The couple has also been understandably protective of their private life, and of the life of their son. (While Archie's christening was private, as most royal christenings are, the Duke and Duchess of Sussex did not publicly name their son’s godparents.) In October 2019, Harry and Meghan sued the British tabloids that were responsible for publishing a letter she wrote her estranged father, begging him to stop acting out in front of the press; as well as allegedly hacking Harry’s phones. In a statement, the Prince condemned the “relentless propaganda,” and added, “I’ve seen what happens when someone I love is commoditised to the point that they are no longer treated or seen as a real person.”

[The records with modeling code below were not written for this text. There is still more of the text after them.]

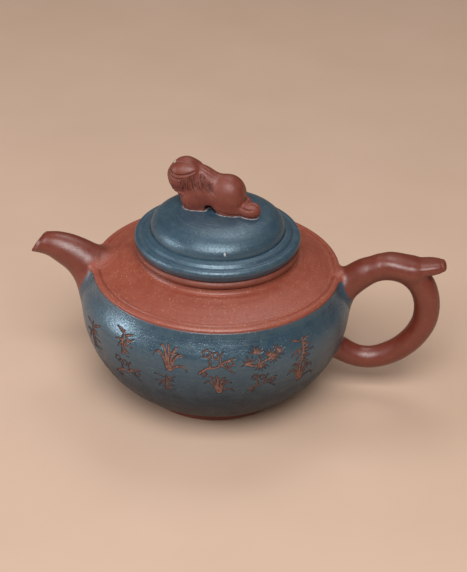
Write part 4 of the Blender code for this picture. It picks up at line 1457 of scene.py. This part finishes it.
def make_lights():
    for name, azimuth, elevation, distance, size, power, color in SOFTBOXES:
        a, e = math.radians(azimuth), math.radians(elevation)
        away = Vector((math.sin(a) * math.cos(e), -math.cos(a) * math.cos(e), math.sin(e)))
        area_light(name, Vector(POT_MIDDLE) + away * distance, POT_MIDDLE, size, power, color)
    world = bpy.data.worlds.new("soft_room")
    world.use_nodes = True
    background = world.node_tree.nodes["Background"]
    background.inputs[0].default_value = (*ROOM_COLOR, 1.0)
    background.inputs[1].default_value = ROOM_STRENGTH
    bpy.context.scene.world = world
    bpy.context.scene.view_settings.view_transform = "Standard"


CAMERA_TARGET = Vector((-0.916, 0.4, 41.478)) * MM
CAMERA_DISTANCE = 483.15 * MM
CAMERA_AZIMUTH = math.radians(3.619)
CAMERA_ELEVATION = math.radians(31.344)
CAMERA_ROLL = math.radians(1.744)
CAMERA_LENS = 81.63
CAMERA_SENSOR = 36.0


def make_camera():
    camera = bpy.data.cameras.new("camera")
    camera.lens = CAMERA_LENS
    camera.sensor_width = CAMERA_SENSOR
    camera.clip_start = 0.01
    holder = bpy.data.objects.new("camera", camera)
    turn_x, turn_y = math.cos(CAMERA_AZIMUTH), math.sin(CAMERA_AZIMUTH)
    flat = math.cos(CAMERA_ELEVATION)
    level = Vector((turn_x, turn_y, 0.0))
    back = Vector((turn_y * flat, -turn_x * flat, math.sin(CAMERA_ELEVATION)))
    upright = back.cross(level)
    right = math.cos(CAMERA_ROLL) * level + math.sin(CAMERA_ROLL) * upright
    up = back.cross(right)
    turn = Matrix((right, up, back)).transposed()
    holder.matrix_world = Matrix.Translation(CAMERA_TARGET + back * CAMERA_DISTANCE) @ turn.to_4x4()
    bpy.context.scene.collection.objects.link(holder)
    bpy.context.scene.camera = holder


# ---------------------------------------------------------------- build

lion_clay_block = sculpt_lion()
make_foot()
make_belly()
make_shoulder()
make_spout()
make_strainer()
make_handle()
make_lid(lion_clay_block)
make_lion(lion_clay_block)
make_floor()
make_lights()
make_camera()


def corners(box):
    low, high = box
    return {"low": list(low), "high": list(high)}
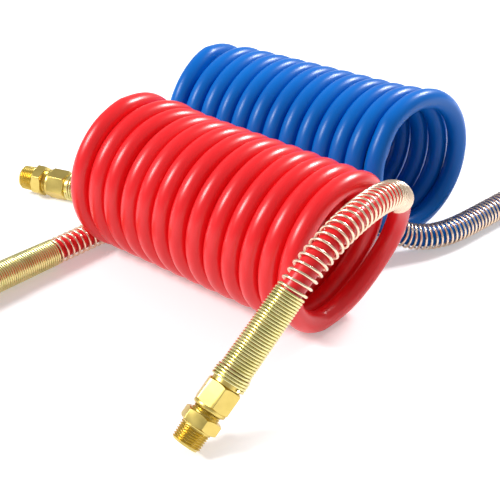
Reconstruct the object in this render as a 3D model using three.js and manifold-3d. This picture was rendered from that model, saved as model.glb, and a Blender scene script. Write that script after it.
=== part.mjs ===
// A pair of self-storing coiled air hoses, one red and one blue, laid side by side on a flat surface.
// Each hose is a coiled nylon tube with a lead at both ends. Every lead ends in a brass compression
// fitting (body, tube insert, ferrule and nut) whose nut carries a wire spring guard.
//
// Millimetres, +Z up. The origin lies on the floor under the middle turn of the red coil, where that
// turn touches the floor, and +X runs along the red coil's axis, from its rear end to its front end.

import * as THREE from 'three';
import { mergeVertices } from 'three/addons/utils/BufferGeometryUtils.js';
import Module from 'manifold-3d';

const wasm = await Module();
wasm.setup();

// ---------------------------------------------------------------- driving dimensions

const clearance = 0.3; // between pieces that touch

const tube = { outerDiameter: 12.7, innerDiameter: 9.55 };

const coil = {
  meanRadius: 43.4,
  turnGap: 0.5, // between one turn and the next
  middleTurn: 7, // turns are counted from the rear end of the coil, and each starts at the floor
  stepsPerTurn: 16,
  sides: 6,
};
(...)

Princess Diana of Wales died in a car crash in August 1997; her driver had been trying to evade paparazzi that, for years, had notoriously followed William and Harry’s mother to the point of harassment.
“I lost my mother,” Harry said in his October statement, “and now I watch my wife falling victim to the same powerful forces.”
On their website, the Duke and Duchess say they are working on a new way of engaging with the press, excusing themselves from the “Royal Rota” system, which functions somewhat like the White House press pool. Instead, the Sussexes will prioritize providing “access to credible media outlets focused on objective news reporting to cover key moments and events.” They also highlighted a dedication to “grassroots media organisations and young, up-and-coming journalists,” as well as their own social media accounts.
OK, so when is this coming to The Crown?
Probably never! We’re currently on season 3 of the hit Netflix show, which is slated to end after six seasons. That last installment is supposed to cover the 2000s, so while we will likely see a young Harry at some point, don’t expect to see this already dramatic fallout.
“To be honest, whatever the life of The Crown is after where we are now, I doubt we'll ever go as far into the present day,” executive producer Suzanne Mackie has said.
At least we have the 2018 Lifetime movie, Harry and Meghan: Becoming Royal.